* START *

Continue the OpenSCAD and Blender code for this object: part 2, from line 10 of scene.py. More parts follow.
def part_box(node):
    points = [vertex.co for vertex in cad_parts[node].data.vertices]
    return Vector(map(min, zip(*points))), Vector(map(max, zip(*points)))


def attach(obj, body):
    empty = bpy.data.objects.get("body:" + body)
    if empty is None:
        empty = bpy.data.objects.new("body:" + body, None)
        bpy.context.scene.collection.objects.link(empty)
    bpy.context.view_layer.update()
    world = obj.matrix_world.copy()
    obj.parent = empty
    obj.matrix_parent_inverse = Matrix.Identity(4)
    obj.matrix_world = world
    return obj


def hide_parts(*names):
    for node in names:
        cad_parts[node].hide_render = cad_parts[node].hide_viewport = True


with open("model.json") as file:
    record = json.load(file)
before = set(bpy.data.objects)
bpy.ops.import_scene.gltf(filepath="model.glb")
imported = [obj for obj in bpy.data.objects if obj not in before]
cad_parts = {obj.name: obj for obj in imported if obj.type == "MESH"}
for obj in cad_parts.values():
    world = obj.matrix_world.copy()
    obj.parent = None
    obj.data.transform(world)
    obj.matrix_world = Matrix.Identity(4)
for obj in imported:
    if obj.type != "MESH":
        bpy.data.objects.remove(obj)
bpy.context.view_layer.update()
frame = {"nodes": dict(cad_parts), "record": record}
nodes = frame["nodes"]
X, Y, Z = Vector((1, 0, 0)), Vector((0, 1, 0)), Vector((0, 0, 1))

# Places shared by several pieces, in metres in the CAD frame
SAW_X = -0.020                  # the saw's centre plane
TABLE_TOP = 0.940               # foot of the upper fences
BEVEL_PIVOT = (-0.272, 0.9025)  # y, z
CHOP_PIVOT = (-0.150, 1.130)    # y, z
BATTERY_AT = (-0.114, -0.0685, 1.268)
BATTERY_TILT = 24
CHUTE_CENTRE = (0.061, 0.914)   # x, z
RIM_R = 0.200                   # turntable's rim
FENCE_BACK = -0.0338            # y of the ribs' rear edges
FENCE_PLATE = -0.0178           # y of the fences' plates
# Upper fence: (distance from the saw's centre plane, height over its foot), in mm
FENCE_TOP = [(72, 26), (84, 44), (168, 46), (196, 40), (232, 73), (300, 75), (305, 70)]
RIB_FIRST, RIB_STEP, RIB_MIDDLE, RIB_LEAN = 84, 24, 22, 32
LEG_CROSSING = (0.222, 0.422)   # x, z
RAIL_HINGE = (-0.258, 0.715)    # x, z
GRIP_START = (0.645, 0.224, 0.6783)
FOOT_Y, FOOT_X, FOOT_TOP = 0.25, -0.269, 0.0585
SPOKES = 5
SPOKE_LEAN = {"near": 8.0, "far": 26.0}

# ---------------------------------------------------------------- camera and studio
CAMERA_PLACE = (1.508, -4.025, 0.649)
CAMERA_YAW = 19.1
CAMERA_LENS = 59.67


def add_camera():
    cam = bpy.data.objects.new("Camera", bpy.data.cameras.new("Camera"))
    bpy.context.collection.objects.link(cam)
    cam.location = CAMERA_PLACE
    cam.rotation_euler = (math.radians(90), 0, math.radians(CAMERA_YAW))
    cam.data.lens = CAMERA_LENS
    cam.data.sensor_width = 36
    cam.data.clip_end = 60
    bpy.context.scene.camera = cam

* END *

TASK TO COMPLETE
Retype all of the material, keeping each line exact.

EXERCISE RESULT
Continue the OpenSCAD and Blender code for this object: part 2, from line 10 of scene.py. More parts follow.
def part_box(node):
    points = [vertex.co for vertex in cad_parts[node].data.vertices]
    return Vector(map(min, zip(*points))), Vector(map(max, zip(*points)))


def attach(obj, body):
    empty = bpy.data.objects.get("body:" + body)
    if empty is None:
        empty = bpy.data.objects.new("body:" + body, None)
        bpy.context.scene.collection.objects.link(empty)
    bpy.context.view_layer.update()
    world = obj.matrix_world.copy()
    obj.parent = empty
    obj.matrix_parent_inverse = Matrix.Identity(4)
    obj.matrix_world = world
    return obj


def hide_parts(*names):
    for node in names:
        cad_parts[node].hide_render = cad_parts[node].hide_viewport = True


with open("model.json") as file:
    record = json.load(file)
before = set(bpy.data.objects)
bpy.ops.import_scene.gltf(filepath="model.glb")
imported = [obj for obj in bpy.data.objects if obj not in before]
cad_parts = {obj.name: obj for obj in imported if obj.type == "MESH"}
for obj in cad_parts.values():
    world = obj.matrix_world.copy()
    obj.parent = None
    obj.data.transform(world)
    obj.matrix_world = Matrix.Identity(4)
for obj in imported:
    if obj.type != "MESH":
        bpy.data.objects.remove(obj)
bpy.context.view_layer.update()
frame = {"nodes": dict(cad_parts), "record": record}
nodes = frame["nodes"]
X, Y, Z = Vector((1, 0, 0)), Vector((0, 1, 0)), Vector((0, 0, 1))

# Places shared by several pieces, in metres in the CAD frame
SAW_X = -0.020                  # the saw's centre plane
TABLE_TOP = 0.940               # foot of the upper fences
BEVEL_PIVOT = (-0.272, 0.9025)  # y, z
CHOP_PIVOT = (-0.150, 1.130)    # y, z
BATTERY_AT = (-0.114, -0.0685, 1.268)
BATTERY_TILT = 24
CHUTE_CENTRE = (0.061, 0.914)   # x, z
RIM_R = 0.200                   # turntable's rim
FENCE_BACK = -0.0338            # y of the ribs' rear edges
FENCE_PLATE = -0.0178           # y of the fences' plates
# Upper fence: (distance from the saw's centre plane, height over its foot), in mm
FENCE_TOP = [(72, 26), (84, 44), (168, 46), (196, 40), (232, 73), (300, 75), (305, 70)]
RIB_FIRST, RIB_STEP, RIB_MIDDLE, RIB_LEAN = 84, 24, 22, 32
LEG_CROSSING = (0.222, 0.422)   # x, z
RAIL_HINGE = (-0.258, 0.715)    # x, z
GRIP_START = (0.645, 0.224, 0.6783)
FOOT_Y, FOOT_X, FOOT_TOP = 0.25, -0.269, 0.0585
SPOKES = 5
SPOKE_LEAN = {"near": 8.0, "far": 26.0}

# ---------------------------------------------------------------- camera and studio
CAMERA_PLACE = (1.508, -4.025, 0.649)
CAMERA_YAW = 19.1
CAMERA_LENS = 59.67


def add_camera():
    cam = bpy.data.objects.new("Camera", bpy.data.cameras.new("Camera"))
    bpy.context.collection.objects.link(cam)
    cam.location = CAMERA_PLACE
    cam.rotation_euler = (math.radians(90), 0, math.radians(CAMERA_YAW))
    cam.data.lens = CAMERA_LENS
    cam.data.sensor_width = 36
    cam.data.clip_end = 60
    bpy.context.scene.camera = cam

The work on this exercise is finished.